Dataset section

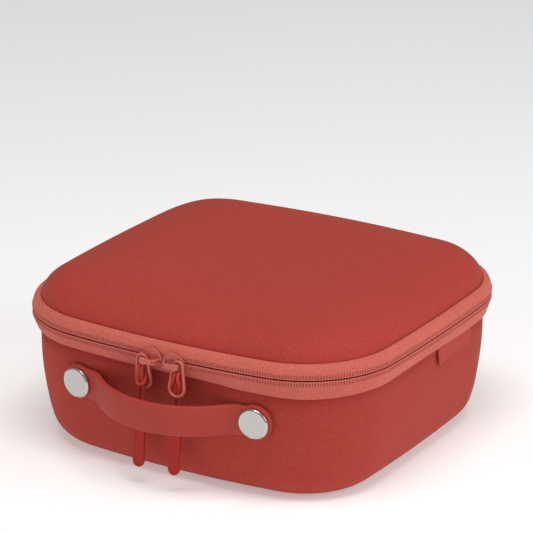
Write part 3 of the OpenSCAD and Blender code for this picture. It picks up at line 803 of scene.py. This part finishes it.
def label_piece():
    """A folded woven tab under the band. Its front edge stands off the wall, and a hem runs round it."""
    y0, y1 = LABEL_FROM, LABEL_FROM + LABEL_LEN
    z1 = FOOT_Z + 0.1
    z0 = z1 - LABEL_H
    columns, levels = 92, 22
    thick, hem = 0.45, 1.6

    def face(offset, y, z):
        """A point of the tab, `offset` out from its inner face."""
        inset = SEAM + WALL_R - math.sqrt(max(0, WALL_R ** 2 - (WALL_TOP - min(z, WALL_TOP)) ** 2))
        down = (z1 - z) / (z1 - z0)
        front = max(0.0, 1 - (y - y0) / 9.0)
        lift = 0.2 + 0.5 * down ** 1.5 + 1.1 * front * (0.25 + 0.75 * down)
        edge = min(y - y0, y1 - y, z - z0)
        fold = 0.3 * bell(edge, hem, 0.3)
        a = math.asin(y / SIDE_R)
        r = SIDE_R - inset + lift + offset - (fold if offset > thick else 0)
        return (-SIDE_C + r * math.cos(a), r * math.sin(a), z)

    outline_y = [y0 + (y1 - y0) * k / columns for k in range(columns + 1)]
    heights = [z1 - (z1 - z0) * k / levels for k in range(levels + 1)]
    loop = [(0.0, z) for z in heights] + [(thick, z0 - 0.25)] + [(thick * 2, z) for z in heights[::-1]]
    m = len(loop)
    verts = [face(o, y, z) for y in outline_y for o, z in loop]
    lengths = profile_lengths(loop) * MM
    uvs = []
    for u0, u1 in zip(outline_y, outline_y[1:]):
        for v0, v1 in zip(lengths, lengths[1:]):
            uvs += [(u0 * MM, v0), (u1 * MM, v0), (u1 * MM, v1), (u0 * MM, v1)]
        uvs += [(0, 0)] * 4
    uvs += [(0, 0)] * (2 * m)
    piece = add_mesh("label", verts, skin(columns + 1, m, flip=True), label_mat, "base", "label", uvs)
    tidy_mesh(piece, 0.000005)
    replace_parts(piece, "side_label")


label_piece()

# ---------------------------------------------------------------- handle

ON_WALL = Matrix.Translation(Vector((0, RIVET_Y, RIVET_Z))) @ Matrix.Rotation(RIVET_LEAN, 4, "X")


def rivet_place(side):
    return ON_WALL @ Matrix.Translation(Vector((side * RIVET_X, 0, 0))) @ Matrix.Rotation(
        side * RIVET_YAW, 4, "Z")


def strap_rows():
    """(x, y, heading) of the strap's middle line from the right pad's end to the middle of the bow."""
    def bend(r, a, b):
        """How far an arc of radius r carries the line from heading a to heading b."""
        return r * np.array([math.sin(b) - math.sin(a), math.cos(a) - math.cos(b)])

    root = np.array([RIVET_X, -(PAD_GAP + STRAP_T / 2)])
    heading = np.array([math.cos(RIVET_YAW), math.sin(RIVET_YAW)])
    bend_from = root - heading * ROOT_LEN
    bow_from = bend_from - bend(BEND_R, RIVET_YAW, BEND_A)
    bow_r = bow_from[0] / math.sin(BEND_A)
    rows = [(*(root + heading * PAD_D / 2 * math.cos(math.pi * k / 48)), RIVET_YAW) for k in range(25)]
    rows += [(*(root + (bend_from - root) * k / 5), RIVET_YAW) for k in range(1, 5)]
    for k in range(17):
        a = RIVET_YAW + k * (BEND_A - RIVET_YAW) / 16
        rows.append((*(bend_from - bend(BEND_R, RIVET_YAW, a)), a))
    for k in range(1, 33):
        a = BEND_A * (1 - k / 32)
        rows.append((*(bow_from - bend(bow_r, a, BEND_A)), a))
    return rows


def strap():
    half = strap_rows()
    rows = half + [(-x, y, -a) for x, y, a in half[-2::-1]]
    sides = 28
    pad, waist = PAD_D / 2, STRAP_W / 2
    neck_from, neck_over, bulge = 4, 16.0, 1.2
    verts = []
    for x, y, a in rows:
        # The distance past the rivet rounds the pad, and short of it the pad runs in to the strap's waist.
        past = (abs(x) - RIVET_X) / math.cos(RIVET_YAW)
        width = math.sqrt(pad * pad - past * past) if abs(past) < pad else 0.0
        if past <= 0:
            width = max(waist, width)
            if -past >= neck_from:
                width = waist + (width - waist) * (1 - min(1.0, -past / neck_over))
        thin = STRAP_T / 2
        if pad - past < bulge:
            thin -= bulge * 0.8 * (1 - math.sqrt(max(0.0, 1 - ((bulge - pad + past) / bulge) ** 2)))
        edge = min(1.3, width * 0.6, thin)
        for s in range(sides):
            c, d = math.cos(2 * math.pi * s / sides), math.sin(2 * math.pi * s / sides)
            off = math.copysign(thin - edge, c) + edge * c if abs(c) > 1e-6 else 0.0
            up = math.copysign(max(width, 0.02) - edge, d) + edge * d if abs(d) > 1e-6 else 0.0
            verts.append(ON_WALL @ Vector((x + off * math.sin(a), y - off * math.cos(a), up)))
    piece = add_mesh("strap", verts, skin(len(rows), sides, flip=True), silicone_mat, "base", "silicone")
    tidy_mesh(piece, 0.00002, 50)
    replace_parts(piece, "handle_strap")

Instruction
Extract the full listing and reproduce each line exactly.

Response to the exercise
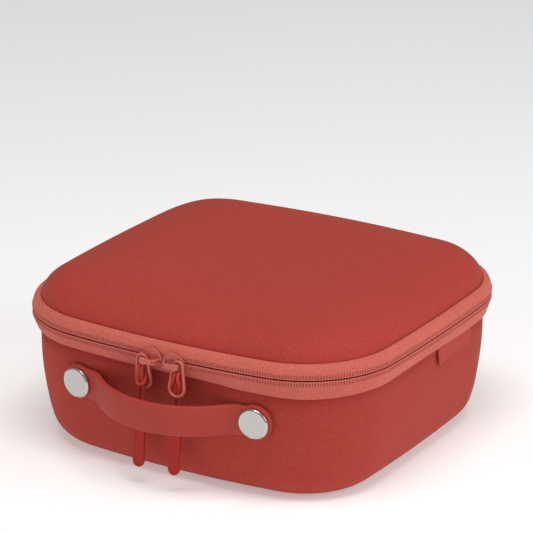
Write part 3 of the OpenSCAD and Blender code for this picture. It picks up at line 803 of scene.py. This part finishes it.
def label_piece():
    """A folded woven tab under the band. Its front edge stands off the wall, and a hem runs round it."""
    y0, y1 = LABEL_FROM, LABEL_FROM + LABEL_LEN
    z1 = FOOT_Z + 0.1
    z0 = z1 - LABEL_H
    columns, levels = 92, 22
    thick, hem = 0.45, 1.6

    def face(offset, y, z):
        """A point of the tab, `offset` out from its inner face."""
        inset = SEAM + WALL_R - math.sqrt(max(0, WALL_R ** 2 - (WALL_TOP - min(z, WALL_TOP)) ** 2))
        down = (z1 - z) / (z1 - z0)
        front = max(0.0, 1 - (y - y0) / 9.0)
        lift = 0.2 + 0.5 * down ** 1.5 + 1.1 * front * (0.25 + 0.75 * down)
        edge = min(y - y0, y1 - y, z - z0)
        fold = 0.3 * bell(edge, hem, 0.3)
        a = math.asin(y / SIDE_R)
        r = SIDE_R - inset + lift + offset - (fold if offset > thick else 0)
        return (-SIDE_C + r * math.cos(a), r * math.sin(a), z)

    outline_y = [y0 + (y1 - y0) * k / columns for k in range(columns + 1)]
    heights = [z1 - (z1 - z0) * k / levels for k in range(levels + 1)]
    loop = [(0.0, z) for z in heights] + [(thick, z0 - 0.25)] + [(thick * 2, z) for z in heights[::-1]]
    m = len(loop)
    verts = [face(o, y, z) for y in outline_y for o, z in loop]
    lengths = profile_lengths(loop) * MM
    uvs = []
    for u0, u1 in zip(outline_y, outline_y[1:]):
        for v0, v1 in zip(lengths, lengths[1:]):
            uvs += [(u0 * MM, v0), (u1 * MM, v0), (u1 * MM, v1), (u0 * MM, v1)]
        uvs += [(0, 0)] * 4
    uvs += [(0, 0)] * (2 * m)
    piece = add_mesh("label", verts, skin(columns + 1, m, flip=True), label_mat, "base", "label", uvs)
    tidy_mesh(piece, 0.000005)
    replace_parts(piece, "side_label")


label_piece()

# ---------------------------------------------------------------- handle

ON_WALL = Matrix.Translation(Vector((0, RIVET_Y, RIVET_Z))) @ Matrix.Rotation(RIVET_LEAN, 4, "X")


def rivet_place(side):
    return ON_WALL @ Matrix.Translation(Vector((side * RIVET_X, 0, 0))) @ Matrix.Rotation(
        side * RIVET_YAW, 4, "Z")


def strap_rows():
    """(x, y, heading) of the strap's middle line from the right pad's end to the middle of the bow."""
    def bend(r, a, b):
        """How far an arc of radius r carries the line from heading a to heading b."""
        return r * np.array([math.sin(b) - math.sin(a), math.cos(a) - math.cos(b)])

    root = np.array([RIVET_X, -(PAD_GAP + STRAP_T / 2)])
    heading = np.array([math.cos(RIVET_YAW), math.sin(RIVET_YAW)])
    bend_from = root - heading * ROOT_LEN
    bow_from = bend_from - bend(BEND_R, RIVET_YAW, BEND_A)
    bow_r = bow_from[0] / math.sin(BEND_A)
    rows = [(*(root + heading * PAD_D / 2 * math.cos(math.pi * k / 48)), RIVET_YAW) for k in range(25)]
    rows += [(*(root + (bend_from - root) * k / 5), RIVET_YAW) for k in range(1, 5)]
    for k in range(17):
        a = RIVET_YAW + k * (BEND_A - RIVET_YAW) / 16
        rows.append((*(bend_from - bend(BEND_R, RIVET_YAW, a)), a))
    for k in range(1, 33):
        a = BEND_A * (1 - k / 32)
        rows.append((*(bow_from - bend(bow_r, a, BEND_A)), a))
    return rows


def strap():
    half = strap_rows()
    rows = half + [(-x, y, -a) for x, y, a in half[-2::-1]]
    sides = 28
    pad, waist = PAD_D / 2, STRAP_W / 2
    neck_from, neck_over, bulge = 4, 16.0, 1.2
    verts = []
    for x, y, a in rows:
        # The distance past the rivet rounds the pad, and short of it the pad runs in to the strap's waist.
        past = (abs(x) - RIVET_X) / math.cos(RIVET_YAW)
        width = math.sqrt(pad * pad - past * past) if abs(past) < pad else 0.0
        if past <= 0:
            width = max(waist, width)
            if -past >= neck_from:
                width = waist + (width - waist) * (1 - min(1.0, -past / neck_over))
        thin = STRAP_T / 2
        if pad - past < bulge:
            thin -= bulge * 0.8 * (1 - math.sqrt(max(0.0, 1 - ((bulge - pad + past) / bulge) ** 2)))
        edge = min(1.3, width * 0.6, thin)
        for s in range(sides):
            c, d = math.cos(2 * math.pi * s / sides), math.sin(2 * math.pi * s / sides)
            off = math.copysign(thin - edge, c) + edge * c if abs(c) > 1e-6 else 0.0
            up = math.copysign(max(width, 0.02) - edge, d) + edge * d if abs(d) > 1e-6 else 0.0
            verts.append(ON_WALL @ Vector((x + off * math.sin(a), y - off * math.cos(a), up)))
    piece = add_mesh("strap", verts, skin(len(rows), sides, flip=True), silicone_mat, "base", "silicone")
    tidy_mesh(piece, 0.00002, 50)
    replace_parts(piece, "handle_strap")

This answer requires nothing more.